インドへの旅が決まった。日本からデリーまで片道3万円だ。貧乏旅に慣れ親しんだ人にとっては、妥当な額に思われようが、貧乏旅を知らない人からしてみれば、「そんなに安く行けるのか」と驚く金額であろう。
旅に際して、大半の日本人からしてみれば、金銭の敷居など無いも同然である。それでも、旅に踏み切るために、ひとつの覚悟を要するのは、時間の制約もあろうが、慣れ親しんだ土地を離れ、危険に身を晒すことに対する本能の抵抗が大きいだろう。
大地に吹く心地よい風に、大きな憧れを抱きながら、いざ自分が旅をするとなれば、危険に見合うに相応の動機が欲しくなる。そうして私自身、旅の動機が見つからないまま、旅を決行するに思いあぐねていた。
だが旅に、動機などあってないようなものだ。気まぐれから旅をして、気まぐれに帰ってくることが肯定されてしまうのが、旅なのである。ゆえに、旅に行くか行くまいかを迷うときは、強引に行ってしまうことも有効手である。
私自身についていえば、根が真面目なこともあり、気まぐれの旅が苦手である。これまでの旅も、「ヒッチハイク日本縦断」「東南アジア一周」「オーストラリア横断」などと、明確なスタート地点とゴール地点を定めてきた。これは、私の哲学癖が「何のために生きているのか」を頻りに考えてしまうように、「何のために旅をしているのか」を問うてしまうからだった。そして、問いに答えられないとき、旅が翼を失って、虚無の沼に飲まれてしまう感覚があった。ゆえに、旅にゴールという杭を打ち、泥沼に沈んでしまうことを防ぐ必要があった。
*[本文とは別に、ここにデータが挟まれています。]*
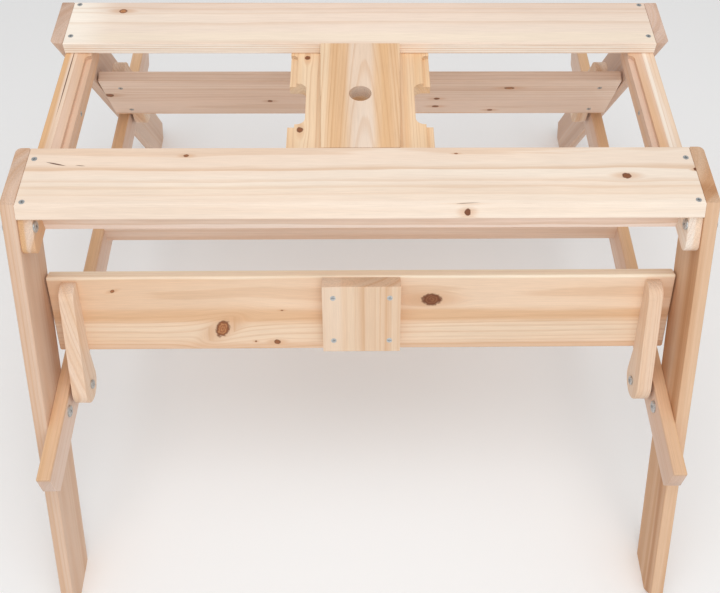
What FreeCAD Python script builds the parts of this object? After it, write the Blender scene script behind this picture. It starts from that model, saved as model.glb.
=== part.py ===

だが、今の私は虚無を克服する術を多少ながら弁えるようになった。今回の旅に、明確なスタートとゴールを定めるかはまだ決めていないが、風の吹くままに、気まぐれに旅してみるのも悪くないなと思っているところがある。
旅にはその年齢にしかできない旅がある。青年期の旅と老年期の旅は、同じ軌跡をたどったとしても、まったく別物になるはずだ。貧しさと未経験によって感動を味わえることあるし、年齢にふさわしい知識や見聞が、旅に深みを与えてくれることもある。私は先月末、齢30になったが、おそらくこのインドの旅が青年期最後の旅になる気がする。もしくは、既に青年期も終わりを迎えているかもしれないが、それならば、それを確かめる旅になるだろう。
放浪と沈鬱を重ね、社会のメインストリームからすっかり足を踏み外してしまった20代を振り返ると、暗く沈んだ気持ちになることもあるが、この旅で私自身の「青年」に終止符を打てるなら、旅の動機としても十分なのかもしれないと一日経って思う。
昨日、沢木耕太郎さんの「深夜特急ノート 旅する力」を読み終えた。特に印象に残った箇所に以下のようなものがある。
旅を描く紀行文に「移動」は必須の条件であるだろう。しかし、「移動」そのものが価値を持つ旅はさほど多くない。大事なのは「移動」によって巻き起こる「風」なのだ。いや、もっと正確に言えば、その「風」を受けて、自分の頬が感じる冷たさや暖かさを描くことなのだ。
せっかく1000日投稿をしているのだ。インドの「風」を読者に送れるよう努力しよう。果たして、これまでの駄文の数々に、いまだ読者がいるものか私には想像することも怖ろしいが、誰かに向けて言葉を書くことは、旅に際して自分と向き合いすぎることとのバランスにもなる。
そういう意味では、ノートと鉛筆があれば、どこに行っても大丈夫である。もしかしたら、誰にも読まれていないかもしれないが、それならば天に向けて、架空の友に向けて言葉を綴ればいいのだ。
読まれなくなっても、私はあなたに向けて書き続けよう。そういう意味で、片思いとは相手の行為に依存しない、永遠に向かう行為である。